If you both work the same days then I think you will need to split it either taking a night each or taking a wake up each. Then on your days off one gets up early while the other lies in and take turns doing that on days off.

Either way you need to get your DH on board, explain to him how exhausted you are and he needs to do more nights/mornings. If he doesn't get up, wake him up every time (I appreciate how hard that is - my DP is also a very deep sleeper!)

If sleep training is something that interests you though there is "no cry" methods if you have a google, if you don't like the idea of letting them cry. My DS is only 3 months so haven't done any myself as he's too young but have seen on similar threads that many parents have had good experiences with these methods

Megan2018 · 30/08/2021 23:47

I’m back at work and do 100% nights but I do almost no other household chores (just laundry and online food shop and a bit of bill admin). DH does the rest.

It works for us and he does his fair share of daytime childcare/time off for illness etc.

DD is 2 but I’m still BF so makes no sense for him to do nights, but I nap when DD does when I’m at home and rest when DH does all the cooking/cleaning etc.
To be fair she’s now much more reliably sleeping through so we’ll revert to a new split gradually.

moofolk · 31/08/2021 00:00

Go away for a few days and leave him and the baby.

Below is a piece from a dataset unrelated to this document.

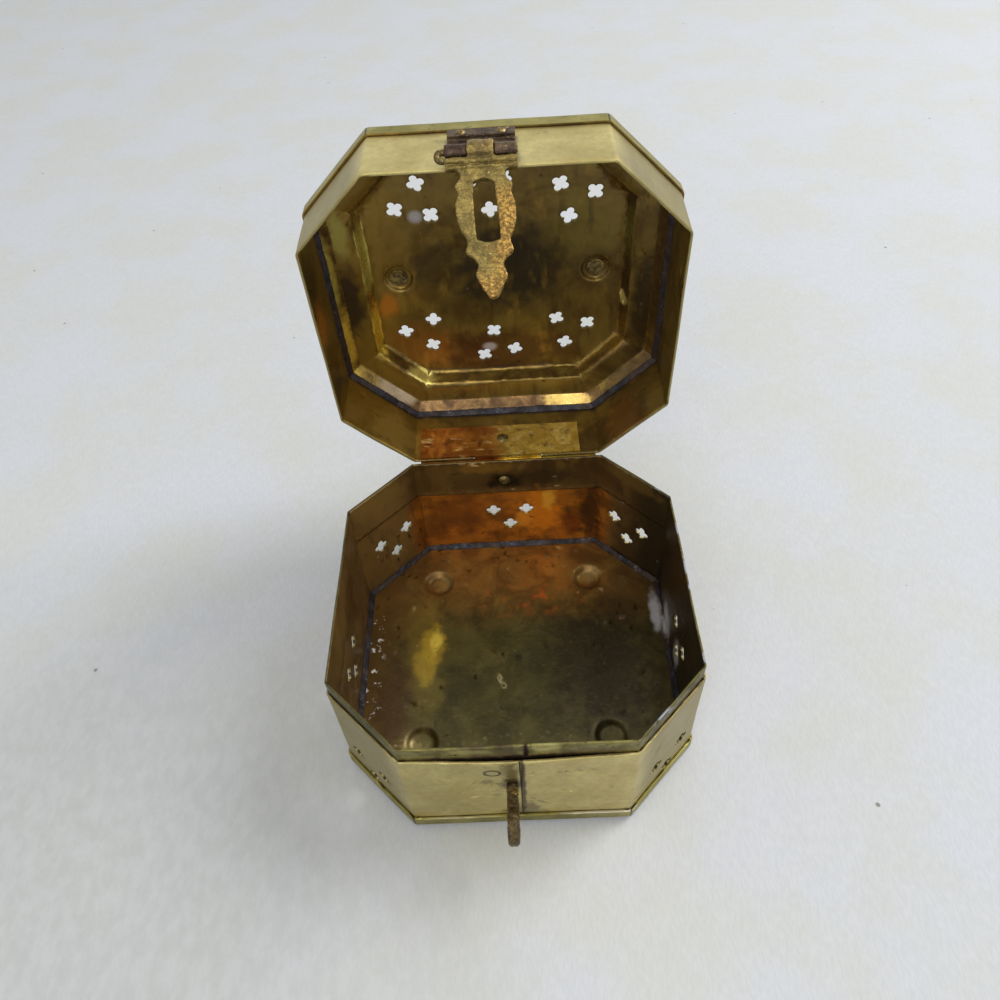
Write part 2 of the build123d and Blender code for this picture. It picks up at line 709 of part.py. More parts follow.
def make_handle():
    leg = post_x - handle_leg_inset
    end = post_x + handle_end_length
    corners = [(-end, 0), (-leg, 0), (-leg, handle_reach), (leg, handle_reach), (leg, 0), (end, 0)]
    radii = [handle_elbow_radius, handle_shoulder_radius, handle_shoulder_radius, handle_elbow_radius]
    line = FilletPolyline(*[(x, y, handle_axis_z) for x, y in corners], radius=radii)
    section = Plane(origin=line @ 0, z_dir=line % 0) * Circle(handle_wire_radius)
    handle = sweep(section, path=line)
    half = grip_length / 2
    swell = grip_radius - handle_wire_radius
    profile = Polyline((-half, 0), (-half, handle_wire_radius)) + ThreePointArc(
        (-half, handle_wire_radius), (0, handle_wire_radius + swell), (half, handle_wire_radius)) + Polyline(
        (half, handle_wire_radius), (half, 0), (-half, 0))
    grip = revolve(make_face(profile), Axis.X)
    handle += Pos(0, handle_reach, handle_axis_z) * grip
    for side in (-1, 1):
        start = side * end
        handle += rod(handle_button_radius, (start, 0, handle_axis_z),
                      (start + side * handle_button_length, 0, handle_axis_z))
    return handle


def write(name, shape):
    export_step(shape, os.path.join("parts", name + ".step"))


os.makedirs("parts", exist_ok=True)
write("bottom_plate", make_bottom_plate())
write("base_wall", make_base_wall())
write("rim_collar", make_rim_collar())
write("collar_rivet", make_collar_rivet())
write("base_solder", make_base_solder())
write("base_hinge_leaf", make_base_hinge_leaf())
write("base_leaf_rivet", make_base_leaf_rivet())
write("hinge_pin", make_hinge_pin())
write("lid_wall", opened(make_lid_wall()))
write("lid_top_plate", opened(make_lid_top_plate()))
write("lid_solder", opened(make_lid_solder()))
write("lid_hinge_leaf", opened(make_lid_hinge_leaf()))
write("lid_leaf_rivet", opened(make_lid_leaf_rivet()))
write("hasp_leaf", opened(make_hasp_leaf()))
write("hasp_leaf_rivets", opened(make_hasp_leaf_rivets()))
write("hasp_pin", make_hasp_pin())
write("hasp", make_hasp())
write("staple", make_staple())
write("staple_washer", make_staple_washer())
write("left_handle_post", opened(make_handle_post(-post_x)))
write("right_handle_post", opened(make_handle_post(post_x)))
write("handle_post_washers", opened(make_handle_post_washers()))
write("handle", opened(make_handle()))
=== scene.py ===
import bmesh
import bpy
import json
from math import cos, radians, sin
from mathutils import Matrix, Vector, noise

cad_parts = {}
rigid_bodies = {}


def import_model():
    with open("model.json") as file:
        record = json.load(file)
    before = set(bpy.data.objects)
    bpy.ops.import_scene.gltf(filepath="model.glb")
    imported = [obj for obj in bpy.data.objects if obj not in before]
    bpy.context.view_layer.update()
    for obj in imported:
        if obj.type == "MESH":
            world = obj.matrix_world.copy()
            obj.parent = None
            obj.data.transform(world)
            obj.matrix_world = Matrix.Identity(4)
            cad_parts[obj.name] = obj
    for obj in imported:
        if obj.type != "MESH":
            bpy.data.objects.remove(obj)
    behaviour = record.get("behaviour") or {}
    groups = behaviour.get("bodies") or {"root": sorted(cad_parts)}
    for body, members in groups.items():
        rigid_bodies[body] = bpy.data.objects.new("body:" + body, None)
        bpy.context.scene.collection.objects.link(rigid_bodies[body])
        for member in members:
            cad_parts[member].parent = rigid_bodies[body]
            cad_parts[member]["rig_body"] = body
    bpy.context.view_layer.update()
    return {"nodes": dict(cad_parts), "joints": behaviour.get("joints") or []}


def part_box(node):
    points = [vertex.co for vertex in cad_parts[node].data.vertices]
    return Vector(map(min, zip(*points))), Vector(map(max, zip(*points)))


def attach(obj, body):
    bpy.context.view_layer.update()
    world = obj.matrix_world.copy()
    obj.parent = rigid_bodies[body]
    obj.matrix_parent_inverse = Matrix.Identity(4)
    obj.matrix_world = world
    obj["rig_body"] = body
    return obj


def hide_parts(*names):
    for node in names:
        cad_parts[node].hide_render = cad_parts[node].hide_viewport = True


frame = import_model()

# Lengths are in metres; sizes of marks on the metal are in millimetres.
mm = 0.001

# The waves of hand-bent sheet are drawn from this seed, so that every run gives the same ones
wave_seed = 1
noise.seed_set(wave_seed)

# Camera, set at the photograph's place above and in front of the box
camera_place = Vector((3.897, -150.969, 260.665)) * mm
camera_down = radians(48.552)
camera_turn = radians(-2.056)
camera_roll = radians(-4.34)
camera_lens = 29.446
camera_sensor = 36.0

# The lid's hinge, from the frame
hinge = next(j for j in frame["joints"] if j["name"] == "lid_hinge")
hinge_place = Vector(hinge["pos_m"])
lid_turn = radians(hinge["range_deg"][1])
close_lid = Matrix.Translation(hinge_place) @ Matrix.Rotation(lid_turn, 4, "X") @ Matrix.Translation(-hinge_place)

# Measures of the base, from the frame; its corners are cut off by the same length along both sides
corner_cut = 22.3 * mm
floor_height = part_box("bottom_plate")[0].z
wall_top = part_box("base_wall")[1].z
half_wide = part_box("base_wall")[1].x
half_deep = -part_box("base_wall")[0].y
cut_sum = half_wide + half_deep - corner_cut

# The height of the hasp's pin, in millimetres: it lies about that far below the hasp's top
pin_below_top = 2.6
hasp_pin_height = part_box("hasp")[1].z / mm - pin_below_top

# Light: two lamps, and the world's level as light and as a backdrop
lamp_target = (0, 0, 0.05)
lamp_size = 0.9
window_place = (1.1, 0.5, 1.3)
window_power = 16.5
fill_place = (-0.2, -0.9, 0.9)
fill_power = 4.0
world_light = 0.63
world_shown = 0.9
ground_reach = 3

# How metallic clean and tarnished brass are: tarnish scatters more of the light
clean = 0.85
tarnished = 0.55

# How far the front wall and the collar behind it have sagged outwards at the top
front_edge = 53 * mm
wall_sag = 1.0 * mm
collar_sag = 0.4 * mm
collar_rise = 6.3 * mm
sag_centre = 1 * mm
sag_full = 4 * mm
sag_end = 34 * mm
sag_depth = 16 * mm

# Hand-worked sheet: its waves, which fade out near the hinge, and its triangles
wave_depth = 0.22 * mm
wave_length = 24 * mm
hinge_quiet = 9 * mm
sheet_grain = 2.6 * mm
lid_grain = 1.8 * mm
rivet_grain = 1.0 * mm
bead_grain = 0.9 * mm

# The lid plate's stepped border, from its outer edge inwards, and the number of times it is smoothed
border_start = -4.5 * mm
border_end = -21 * mm
fold_turns = 8

# Material numbers of the lid's plate
lid_outside, lid_flange, lid_flat, lid_slope, lid_raw = range(5)

# Solder beads, and the gap at the hinge's outer knuckles that is closed
bead_swell = 0.22 * mm
bead_feature = 4 * mm
inner_knuckle_end = 12.5 * mm
knuckle_reach = 0.22 * mm


# Camera, floor and light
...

He'll have to deal with it then, and it's likely that the wee one will sleep better for him, as often happens

OutOntheTilez · 31/08/2021 00:24

Try “That’s fine. I’ll be giving my employer notice in the next few days if things don’t improve. It’s tough for me to always do nights and function at work, too, so maybe I just won’t work.” I have no idea what your DH’s reaction would be, but mine would panic at any hint that I would quit my well-paying job to be a full-time mom. Shaped him right the hell up.